CHICAGO — Growth in the number of Hispanic consumers and an expansion in their earning power offers huge opportunity for the apple category.
That was a key point in a presentation by Sherry Frey, vice president of account services for Chicago-based Nielsen Perishables Groups, at the U.S. Apple Association Crop Outlook and Marketing Conference Aug. 21.
In a presentation called “How to win in a rapidly changing retail and consumer environment,” Frey reviewed the performance statistics of the apple category over the past year outlined possible paths to greater growth in the years ahead.
Reaching far beyond the U.S. Southwest, Hispanic population growth is growth is occurring throughout the country, Frey said. Cites in North Carolina, Georgia and Florida showing the fastest percentage rates of Hispanic growth from 2000 to 2013. The Hispanic share of the overall population will swell to 30% by 2050, up from 16% in 2010, she said. Hispanic spending power will equal $1.5 trillion in 2015, up 50% from 2010.
With 5% growth in the number of shopping trips by Hispanic shoppers to traditional grocery stores, Frey said here is an opportunity to boost apple sales in Hispanic-themed stores, she said.
The Hispanic population is scaling upward in income and becoming better educated, she said. About two in three Hispanics are U.S. born, and 75% in those under age 35 are U.S. born, she said.

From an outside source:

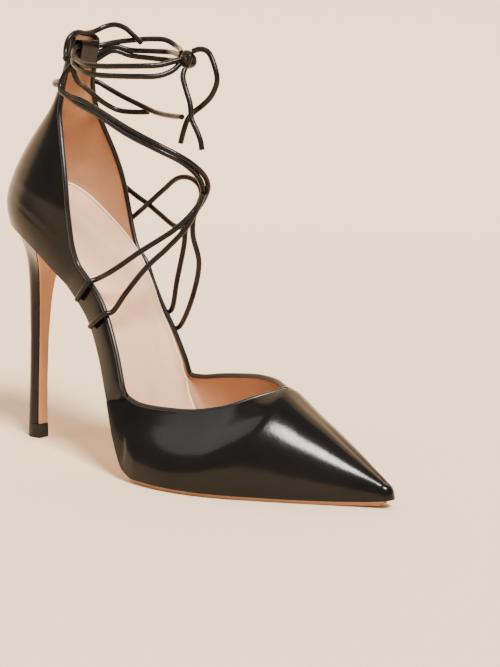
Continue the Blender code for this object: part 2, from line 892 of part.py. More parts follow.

“That’s a game-changer in terms of how we approach them,” she said.
Frey said capturing the female Hispanic shopper should be the top priority, since she will bring the rest of the family with her.
Hispanic women purchase above average amounts of fresh produce, fresh meat and prepared food, Frey said, and are increasingly focused on eating healthy.
The apple industry also should aim to boost the fruit’s appeal to lower income consumers, she said.
Educating low income consumers, including food stamp recipients, on the health benefits of fresh apples is one possible approach, she said.
Recent and future higher prices for fresh meat and fresh produce, partially linked to the drought in the West, are challenges to boost perishable spending among low-income shoppers, she said.
Targeting health conscious shoppers is a winning strategy for apples, she said, with Nielsen reporting 17% average annual unit growth for the fastest-growing healthy label claims.
Shoppers want to know the health benefits of foods, Frey said.
“There is a huge surge of interest in food as medicine,” she said.
Food as a weight management tool and protein in Greek yogurt are two hot trends, Frey said.
The industry has to “own” the apple’s health characteristics such as high fiber, and communicate what the fruit will do for the consumer.
Another potential growth strategy is to expand sales in new channels. Frey said retail statistics show apple shoppers under-spend at mass/super and club stores versus average fruit shopper, which means there is opportunity to expand apple sales in those formats, she said.